## begin Data for this exercise
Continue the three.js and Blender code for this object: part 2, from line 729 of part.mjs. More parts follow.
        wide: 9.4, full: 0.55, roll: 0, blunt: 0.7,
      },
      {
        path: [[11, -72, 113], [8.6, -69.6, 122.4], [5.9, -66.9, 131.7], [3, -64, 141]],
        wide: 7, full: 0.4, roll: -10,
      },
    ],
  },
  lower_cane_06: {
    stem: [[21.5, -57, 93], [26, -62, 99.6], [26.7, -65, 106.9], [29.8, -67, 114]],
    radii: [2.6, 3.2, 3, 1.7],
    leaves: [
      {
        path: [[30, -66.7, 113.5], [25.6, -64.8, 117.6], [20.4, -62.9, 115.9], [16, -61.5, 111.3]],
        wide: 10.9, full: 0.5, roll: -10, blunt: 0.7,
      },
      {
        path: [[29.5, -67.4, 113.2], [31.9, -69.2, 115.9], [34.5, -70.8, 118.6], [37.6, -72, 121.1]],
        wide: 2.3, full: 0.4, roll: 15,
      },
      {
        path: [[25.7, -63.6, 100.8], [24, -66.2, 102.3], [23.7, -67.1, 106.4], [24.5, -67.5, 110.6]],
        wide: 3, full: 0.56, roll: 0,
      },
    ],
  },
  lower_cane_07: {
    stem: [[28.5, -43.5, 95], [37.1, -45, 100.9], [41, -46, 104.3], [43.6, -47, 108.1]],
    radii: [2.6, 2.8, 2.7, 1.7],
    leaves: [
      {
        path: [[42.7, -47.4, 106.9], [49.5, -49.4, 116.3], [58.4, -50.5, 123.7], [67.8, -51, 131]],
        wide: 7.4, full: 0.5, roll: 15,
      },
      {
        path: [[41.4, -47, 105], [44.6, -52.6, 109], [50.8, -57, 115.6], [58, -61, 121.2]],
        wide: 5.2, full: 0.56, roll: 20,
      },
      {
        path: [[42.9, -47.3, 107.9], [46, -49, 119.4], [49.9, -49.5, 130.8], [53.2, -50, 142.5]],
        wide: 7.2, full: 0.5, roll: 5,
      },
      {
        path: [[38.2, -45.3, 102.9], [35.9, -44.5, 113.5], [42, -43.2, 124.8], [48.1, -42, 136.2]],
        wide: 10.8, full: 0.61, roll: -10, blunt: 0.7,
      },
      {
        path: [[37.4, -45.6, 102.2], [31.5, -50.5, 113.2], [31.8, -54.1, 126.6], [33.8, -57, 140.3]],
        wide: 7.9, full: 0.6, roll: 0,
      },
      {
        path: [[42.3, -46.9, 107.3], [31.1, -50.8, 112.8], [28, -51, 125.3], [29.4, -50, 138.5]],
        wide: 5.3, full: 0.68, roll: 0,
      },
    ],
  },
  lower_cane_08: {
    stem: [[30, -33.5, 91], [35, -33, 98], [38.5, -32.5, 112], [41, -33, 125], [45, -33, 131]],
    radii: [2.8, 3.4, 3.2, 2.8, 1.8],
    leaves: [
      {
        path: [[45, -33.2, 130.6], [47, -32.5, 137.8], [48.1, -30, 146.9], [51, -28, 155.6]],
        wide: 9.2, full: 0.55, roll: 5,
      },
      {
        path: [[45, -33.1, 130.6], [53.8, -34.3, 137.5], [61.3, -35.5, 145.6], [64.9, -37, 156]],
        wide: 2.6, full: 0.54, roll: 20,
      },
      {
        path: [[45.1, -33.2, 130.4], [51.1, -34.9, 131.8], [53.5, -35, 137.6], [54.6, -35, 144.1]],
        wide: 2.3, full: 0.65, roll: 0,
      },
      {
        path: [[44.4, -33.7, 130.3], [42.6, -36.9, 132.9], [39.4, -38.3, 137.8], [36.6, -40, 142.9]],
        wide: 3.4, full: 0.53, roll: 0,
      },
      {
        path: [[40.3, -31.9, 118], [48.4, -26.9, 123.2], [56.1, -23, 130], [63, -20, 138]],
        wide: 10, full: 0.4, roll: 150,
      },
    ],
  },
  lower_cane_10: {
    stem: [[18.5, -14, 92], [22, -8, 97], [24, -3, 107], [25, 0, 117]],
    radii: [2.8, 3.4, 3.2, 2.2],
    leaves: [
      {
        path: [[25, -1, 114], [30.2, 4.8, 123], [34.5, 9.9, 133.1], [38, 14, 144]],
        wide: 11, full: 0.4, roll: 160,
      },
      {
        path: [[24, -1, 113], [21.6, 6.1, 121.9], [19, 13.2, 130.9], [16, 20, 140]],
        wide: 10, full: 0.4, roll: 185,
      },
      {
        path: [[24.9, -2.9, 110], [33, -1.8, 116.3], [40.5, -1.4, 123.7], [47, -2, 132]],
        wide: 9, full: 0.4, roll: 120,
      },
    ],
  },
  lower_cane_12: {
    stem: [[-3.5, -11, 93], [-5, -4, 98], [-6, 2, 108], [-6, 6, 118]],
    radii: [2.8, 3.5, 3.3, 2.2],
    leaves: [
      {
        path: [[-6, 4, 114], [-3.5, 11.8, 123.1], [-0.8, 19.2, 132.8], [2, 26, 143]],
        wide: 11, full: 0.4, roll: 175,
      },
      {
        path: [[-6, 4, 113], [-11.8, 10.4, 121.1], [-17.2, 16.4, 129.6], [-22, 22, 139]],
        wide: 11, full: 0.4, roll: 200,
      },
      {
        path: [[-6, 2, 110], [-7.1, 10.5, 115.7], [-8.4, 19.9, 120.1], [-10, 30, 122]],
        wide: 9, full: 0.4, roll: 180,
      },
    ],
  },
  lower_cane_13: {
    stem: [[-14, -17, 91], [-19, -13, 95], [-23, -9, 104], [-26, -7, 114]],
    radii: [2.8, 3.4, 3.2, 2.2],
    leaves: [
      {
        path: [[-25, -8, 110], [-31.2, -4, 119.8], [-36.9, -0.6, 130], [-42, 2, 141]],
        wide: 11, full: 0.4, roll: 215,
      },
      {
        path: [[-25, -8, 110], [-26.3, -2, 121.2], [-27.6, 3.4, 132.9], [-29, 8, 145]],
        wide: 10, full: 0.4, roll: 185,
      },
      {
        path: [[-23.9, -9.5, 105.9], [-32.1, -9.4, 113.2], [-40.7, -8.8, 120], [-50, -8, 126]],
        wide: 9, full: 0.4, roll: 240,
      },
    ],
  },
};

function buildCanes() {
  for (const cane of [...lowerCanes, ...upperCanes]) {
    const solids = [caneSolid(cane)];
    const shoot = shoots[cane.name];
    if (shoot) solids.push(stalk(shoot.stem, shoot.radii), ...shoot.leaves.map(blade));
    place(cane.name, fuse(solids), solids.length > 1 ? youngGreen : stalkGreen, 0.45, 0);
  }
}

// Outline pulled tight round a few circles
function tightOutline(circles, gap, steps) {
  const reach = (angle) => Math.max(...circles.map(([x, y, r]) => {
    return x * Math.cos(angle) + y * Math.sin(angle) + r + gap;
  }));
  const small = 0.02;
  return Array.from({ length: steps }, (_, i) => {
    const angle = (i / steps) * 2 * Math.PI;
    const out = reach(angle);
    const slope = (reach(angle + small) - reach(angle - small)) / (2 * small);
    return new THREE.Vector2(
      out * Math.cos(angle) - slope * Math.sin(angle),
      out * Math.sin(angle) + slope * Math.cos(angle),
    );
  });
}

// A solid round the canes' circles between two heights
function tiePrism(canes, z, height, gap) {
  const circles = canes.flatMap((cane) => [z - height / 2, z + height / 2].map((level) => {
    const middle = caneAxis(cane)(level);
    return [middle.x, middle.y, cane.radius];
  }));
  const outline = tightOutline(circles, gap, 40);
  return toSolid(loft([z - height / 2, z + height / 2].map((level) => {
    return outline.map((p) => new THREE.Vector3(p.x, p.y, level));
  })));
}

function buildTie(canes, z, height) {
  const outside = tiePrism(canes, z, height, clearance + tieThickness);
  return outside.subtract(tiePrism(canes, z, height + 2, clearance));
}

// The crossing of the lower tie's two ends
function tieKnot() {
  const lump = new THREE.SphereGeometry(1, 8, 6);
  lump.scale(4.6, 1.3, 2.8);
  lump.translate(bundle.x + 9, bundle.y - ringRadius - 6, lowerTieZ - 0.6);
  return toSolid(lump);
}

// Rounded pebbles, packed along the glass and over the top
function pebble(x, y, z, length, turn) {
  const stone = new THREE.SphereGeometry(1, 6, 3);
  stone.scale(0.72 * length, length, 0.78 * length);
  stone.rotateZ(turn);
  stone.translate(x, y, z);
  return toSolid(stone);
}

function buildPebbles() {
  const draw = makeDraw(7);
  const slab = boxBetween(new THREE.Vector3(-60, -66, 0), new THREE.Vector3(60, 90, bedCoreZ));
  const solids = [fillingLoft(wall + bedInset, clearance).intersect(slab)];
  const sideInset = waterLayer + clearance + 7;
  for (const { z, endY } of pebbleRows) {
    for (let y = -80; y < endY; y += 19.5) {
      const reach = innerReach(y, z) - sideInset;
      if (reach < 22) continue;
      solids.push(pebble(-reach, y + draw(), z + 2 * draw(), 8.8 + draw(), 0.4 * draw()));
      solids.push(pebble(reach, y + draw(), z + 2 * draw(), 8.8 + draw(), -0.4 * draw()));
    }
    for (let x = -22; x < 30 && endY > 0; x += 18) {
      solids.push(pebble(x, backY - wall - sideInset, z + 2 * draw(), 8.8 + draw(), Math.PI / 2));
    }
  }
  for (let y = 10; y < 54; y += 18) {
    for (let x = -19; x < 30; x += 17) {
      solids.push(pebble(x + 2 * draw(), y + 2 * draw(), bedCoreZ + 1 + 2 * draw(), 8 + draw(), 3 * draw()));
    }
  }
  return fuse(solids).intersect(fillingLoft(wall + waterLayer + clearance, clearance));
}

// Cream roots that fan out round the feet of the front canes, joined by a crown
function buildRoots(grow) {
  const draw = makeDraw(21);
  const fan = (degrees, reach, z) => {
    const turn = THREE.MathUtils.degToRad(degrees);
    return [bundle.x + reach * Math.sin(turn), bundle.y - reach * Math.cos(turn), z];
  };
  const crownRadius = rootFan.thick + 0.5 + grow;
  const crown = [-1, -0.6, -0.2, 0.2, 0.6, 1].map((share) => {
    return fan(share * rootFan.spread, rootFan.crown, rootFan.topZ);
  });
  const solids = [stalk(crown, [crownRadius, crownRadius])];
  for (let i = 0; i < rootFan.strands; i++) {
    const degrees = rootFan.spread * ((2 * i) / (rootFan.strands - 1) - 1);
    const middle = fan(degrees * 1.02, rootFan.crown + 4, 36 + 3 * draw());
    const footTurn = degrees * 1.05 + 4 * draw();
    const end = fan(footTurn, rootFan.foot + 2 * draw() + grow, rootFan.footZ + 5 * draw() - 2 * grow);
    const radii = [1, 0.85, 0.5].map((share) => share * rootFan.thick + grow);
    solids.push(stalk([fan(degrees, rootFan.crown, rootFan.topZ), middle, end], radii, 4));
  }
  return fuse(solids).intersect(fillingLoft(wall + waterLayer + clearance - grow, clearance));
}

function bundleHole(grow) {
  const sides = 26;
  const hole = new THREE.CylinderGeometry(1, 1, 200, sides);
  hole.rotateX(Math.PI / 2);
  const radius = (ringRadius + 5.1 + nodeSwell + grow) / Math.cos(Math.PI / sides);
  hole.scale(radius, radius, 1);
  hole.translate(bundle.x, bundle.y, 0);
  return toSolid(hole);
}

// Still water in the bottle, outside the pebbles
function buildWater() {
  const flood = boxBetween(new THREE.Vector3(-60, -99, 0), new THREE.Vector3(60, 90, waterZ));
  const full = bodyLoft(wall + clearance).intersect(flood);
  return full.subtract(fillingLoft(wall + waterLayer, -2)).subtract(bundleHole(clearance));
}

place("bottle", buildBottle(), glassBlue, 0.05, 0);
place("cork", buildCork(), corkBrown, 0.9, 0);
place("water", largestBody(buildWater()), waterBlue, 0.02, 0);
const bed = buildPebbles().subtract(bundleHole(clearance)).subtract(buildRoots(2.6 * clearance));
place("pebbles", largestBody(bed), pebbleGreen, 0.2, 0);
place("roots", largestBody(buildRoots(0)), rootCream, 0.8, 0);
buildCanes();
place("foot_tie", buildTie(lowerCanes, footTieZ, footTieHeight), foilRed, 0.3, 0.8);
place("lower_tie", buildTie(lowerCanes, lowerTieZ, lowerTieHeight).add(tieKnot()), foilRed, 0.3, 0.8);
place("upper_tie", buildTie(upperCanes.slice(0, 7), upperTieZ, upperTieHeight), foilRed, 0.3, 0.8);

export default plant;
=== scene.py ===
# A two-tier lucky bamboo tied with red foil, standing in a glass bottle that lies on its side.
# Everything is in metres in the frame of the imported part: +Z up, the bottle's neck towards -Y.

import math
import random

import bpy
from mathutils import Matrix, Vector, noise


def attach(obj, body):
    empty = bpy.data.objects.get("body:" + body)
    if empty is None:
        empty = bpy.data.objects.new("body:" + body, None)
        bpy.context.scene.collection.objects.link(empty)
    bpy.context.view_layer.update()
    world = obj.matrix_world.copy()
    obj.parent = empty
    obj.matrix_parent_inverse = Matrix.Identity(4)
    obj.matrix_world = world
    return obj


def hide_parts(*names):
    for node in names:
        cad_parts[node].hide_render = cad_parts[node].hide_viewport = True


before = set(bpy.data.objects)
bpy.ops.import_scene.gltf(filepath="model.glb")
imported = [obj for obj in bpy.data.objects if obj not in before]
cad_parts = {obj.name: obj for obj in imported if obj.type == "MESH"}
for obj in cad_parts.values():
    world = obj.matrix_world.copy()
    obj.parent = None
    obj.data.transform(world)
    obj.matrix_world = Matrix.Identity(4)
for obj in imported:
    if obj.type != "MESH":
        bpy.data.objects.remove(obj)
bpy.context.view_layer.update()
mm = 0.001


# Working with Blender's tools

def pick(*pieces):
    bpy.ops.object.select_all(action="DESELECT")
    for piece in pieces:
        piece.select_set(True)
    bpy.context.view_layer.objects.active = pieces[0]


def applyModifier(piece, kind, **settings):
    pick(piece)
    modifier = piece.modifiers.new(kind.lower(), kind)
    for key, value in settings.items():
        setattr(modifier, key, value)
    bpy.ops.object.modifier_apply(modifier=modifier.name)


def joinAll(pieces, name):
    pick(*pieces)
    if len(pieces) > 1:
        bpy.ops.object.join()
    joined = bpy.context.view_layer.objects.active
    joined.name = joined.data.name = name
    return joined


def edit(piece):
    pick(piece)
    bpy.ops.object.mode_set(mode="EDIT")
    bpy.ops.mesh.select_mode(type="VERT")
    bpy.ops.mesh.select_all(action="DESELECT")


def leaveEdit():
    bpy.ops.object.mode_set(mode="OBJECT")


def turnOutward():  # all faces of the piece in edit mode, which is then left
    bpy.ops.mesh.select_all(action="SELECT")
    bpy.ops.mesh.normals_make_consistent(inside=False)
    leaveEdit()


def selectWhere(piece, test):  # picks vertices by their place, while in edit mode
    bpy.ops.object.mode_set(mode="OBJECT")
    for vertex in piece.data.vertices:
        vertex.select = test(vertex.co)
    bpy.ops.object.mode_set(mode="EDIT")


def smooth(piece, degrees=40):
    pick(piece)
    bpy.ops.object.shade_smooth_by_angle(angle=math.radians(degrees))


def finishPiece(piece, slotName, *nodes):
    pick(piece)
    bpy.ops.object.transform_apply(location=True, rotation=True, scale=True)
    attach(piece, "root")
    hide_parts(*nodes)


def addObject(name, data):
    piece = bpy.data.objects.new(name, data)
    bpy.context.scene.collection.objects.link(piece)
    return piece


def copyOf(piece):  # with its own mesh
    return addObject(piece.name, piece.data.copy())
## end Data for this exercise
## begin Data for this exercise
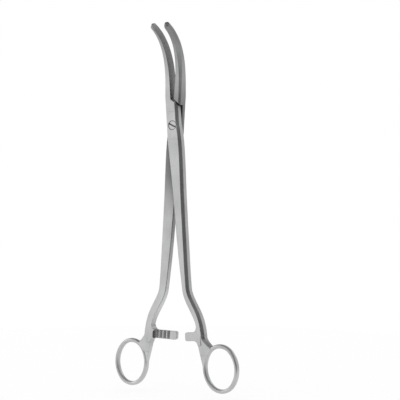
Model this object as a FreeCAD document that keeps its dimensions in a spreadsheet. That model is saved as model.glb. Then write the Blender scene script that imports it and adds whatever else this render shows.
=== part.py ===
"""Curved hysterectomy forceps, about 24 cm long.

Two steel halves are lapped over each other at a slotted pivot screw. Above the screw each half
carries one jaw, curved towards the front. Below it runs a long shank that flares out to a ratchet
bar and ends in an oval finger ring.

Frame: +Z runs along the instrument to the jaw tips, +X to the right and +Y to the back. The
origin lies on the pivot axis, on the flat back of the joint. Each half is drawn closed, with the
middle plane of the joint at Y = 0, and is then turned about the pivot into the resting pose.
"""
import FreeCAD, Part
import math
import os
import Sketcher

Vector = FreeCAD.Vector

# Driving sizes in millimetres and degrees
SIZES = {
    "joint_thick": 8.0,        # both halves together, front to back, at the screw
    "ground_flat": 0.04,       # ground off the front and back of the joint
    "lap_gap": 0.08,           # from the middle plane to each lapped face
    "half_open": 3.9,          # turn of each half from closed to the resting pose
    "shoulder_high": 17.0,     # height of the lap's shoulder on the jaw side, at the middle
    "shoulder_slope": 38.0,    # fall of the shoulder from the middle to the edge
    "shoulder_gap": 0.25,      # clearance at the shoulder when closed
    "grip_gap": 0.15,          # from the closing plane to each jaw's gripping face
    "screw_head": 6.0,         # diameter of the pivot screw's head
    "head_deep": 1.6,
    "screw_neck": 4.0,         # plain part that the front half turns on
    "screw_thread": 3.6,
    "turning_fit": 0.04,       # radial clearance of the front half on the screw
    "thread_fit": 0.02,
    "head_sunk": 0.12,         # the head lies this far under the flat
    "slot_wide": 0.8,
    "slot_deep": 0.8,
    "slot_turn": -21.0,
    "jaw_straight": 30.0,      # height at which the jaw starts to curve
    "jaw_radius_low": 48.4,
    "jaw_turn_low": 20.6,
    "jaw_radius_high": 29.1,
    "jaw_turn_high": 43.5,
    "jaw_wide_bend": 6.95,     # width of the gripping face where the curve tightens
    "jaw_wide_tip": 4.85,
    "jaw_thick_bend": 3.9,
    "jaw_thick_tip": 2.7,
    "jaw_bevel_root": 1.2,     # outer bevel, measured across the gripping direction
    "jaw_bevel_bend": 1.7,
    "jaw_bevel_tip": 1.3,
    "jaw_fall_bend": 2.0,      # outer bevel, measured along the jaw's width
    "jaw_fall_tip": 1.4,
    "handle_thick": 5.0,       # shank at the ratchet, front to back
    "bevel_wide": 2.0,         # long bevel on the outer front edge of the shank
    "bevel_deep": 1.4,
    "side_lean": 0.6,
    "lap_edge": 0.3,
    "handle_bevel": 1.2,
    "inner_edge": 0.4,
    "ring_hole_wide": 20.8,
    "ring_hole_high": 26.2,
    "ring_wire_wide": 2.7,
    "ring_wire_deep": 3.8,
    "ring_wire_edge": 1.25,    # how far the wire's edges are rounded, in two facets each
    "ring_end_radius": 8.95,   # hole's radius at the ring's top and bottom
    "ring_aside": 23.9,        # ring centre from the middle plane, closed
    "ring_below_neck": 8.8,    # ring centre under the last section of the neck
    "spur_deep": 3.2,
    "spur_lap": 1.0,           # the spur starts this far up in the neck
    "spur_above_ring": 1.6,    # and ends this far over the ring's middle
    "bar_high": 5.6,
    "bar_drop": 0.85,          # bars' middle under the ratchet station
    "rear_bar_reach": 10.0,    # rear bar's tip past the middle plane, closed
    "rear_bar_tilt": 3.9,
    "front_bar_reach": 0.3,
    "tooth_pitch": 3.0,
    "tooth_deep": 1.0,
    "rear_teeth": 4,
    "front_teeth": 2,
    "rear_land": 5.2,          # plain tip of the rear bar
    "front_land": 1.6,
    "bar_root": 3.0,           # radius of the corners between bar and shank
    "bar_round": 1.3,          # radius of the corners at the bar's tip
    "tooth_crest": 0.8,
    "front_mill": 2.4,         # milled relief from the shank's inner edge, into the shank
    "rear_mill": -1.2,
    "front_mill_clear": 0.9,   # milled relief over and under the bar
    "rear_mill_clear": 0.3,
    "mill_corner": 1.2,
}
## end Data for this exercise
## begin Data for this exercise
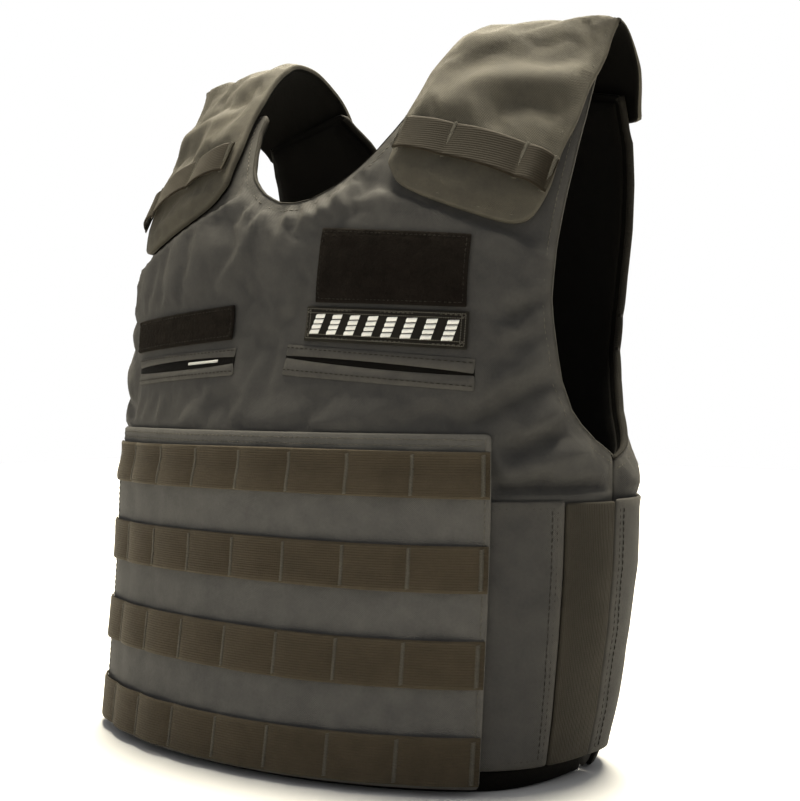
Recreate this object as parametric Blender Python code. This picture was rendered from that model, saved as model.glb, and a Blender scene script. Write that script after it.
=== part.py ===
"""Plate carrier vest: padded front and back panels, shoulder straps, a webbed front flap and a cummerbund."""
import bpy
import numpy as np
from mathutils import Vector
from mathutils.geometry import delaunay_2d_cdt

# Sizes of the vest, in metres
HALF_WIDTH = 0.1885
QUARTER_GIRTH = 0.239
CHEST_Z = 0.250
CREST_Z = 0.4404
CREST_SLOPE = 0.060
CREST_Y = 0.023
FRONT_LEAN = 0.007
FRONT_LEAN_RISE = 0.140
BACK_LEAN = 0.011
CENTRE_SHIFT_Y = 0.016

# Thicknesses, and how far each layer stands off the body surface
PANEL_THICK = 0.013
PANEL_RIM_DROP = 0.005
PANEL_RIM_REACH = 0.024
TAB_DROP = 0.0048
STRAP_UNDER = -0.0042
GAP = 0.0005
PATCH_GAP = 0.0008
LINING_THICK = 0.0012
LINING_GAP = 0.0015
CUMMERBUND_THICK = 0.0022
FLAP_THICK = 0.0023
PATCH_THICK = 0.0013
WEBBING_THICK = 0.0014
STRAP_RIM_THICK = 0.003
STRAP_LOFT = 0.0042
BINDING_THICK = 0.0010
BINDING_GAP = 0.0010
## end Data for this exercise
Begin at the line containing "glassBlue, 0.05, 0);", end at the line containing "cad_parts[node].hide_render = cad_parts[node].hide_viewport", and reproduce every line in that range exactly, both ends included.

» **Worked answer**:
place("bottle", buildBottle(), glassBlue, 0.05, 0);
place("cork", buildCork(), corkBrown, 0.9, 0);
place("water", largestBody(buildWater()), waterBlue, 0.02, 0);
const bed = buildPebbles().subtract(bundleHole(clearance)).subtract(buildRoots(2.6 * clearance));
place("pebbles", largestBody(bed), pebbleGreen, 0.2, 0);
place("roots", largestBody(buildRoots(0)), rootCream, 0.8, 0);
buildCanes();
place("foot_tie", buildTie(lowerCanes, footTieZ, footTieHeight), foilRed, 0.3, 0.8);
place("lower_tie", buildTie(lowerCanes, lowerTieZ, lowerTieHeight).add(tieKnot()), foilRed, 0.3, 0.8);
place("upper_tie", buildTie(upperCanes.slice(0, 7), upperTieZ, upperTieHeight), foilRed, 0.3, 0.8);

export default plant;
=== scene.py ===
# A two-tier lucky bamboo tied with red foil, standing in a glass bottle that lies on its side.
# Everything is in metres in the frame of the imported part: +Z up, the bottle's neck towards -Y.

import math
import random

import bpy
from mathutils import Matrix, Vector, noise


def attach(obj, body):
    empty = bpy.data.objects.get("body:" + body)
    if empty is None:
        empty = bpy.data.objects.new("body:" + body, None)
        bpy.context.scene.collection.objects.link(empty)
    bpy.context.view_layer.update()
    world = obj.matrix_world.copy()
    obj.parent = empty
    obj.matrix_parent_inverse = Matrix.Identity(4)
    obj.matrix_world = world
    return obj


def hide_parts(*names):
    for node in names:
        cad_parts[node].hide_render = cad_parts[node].hide_viewport = True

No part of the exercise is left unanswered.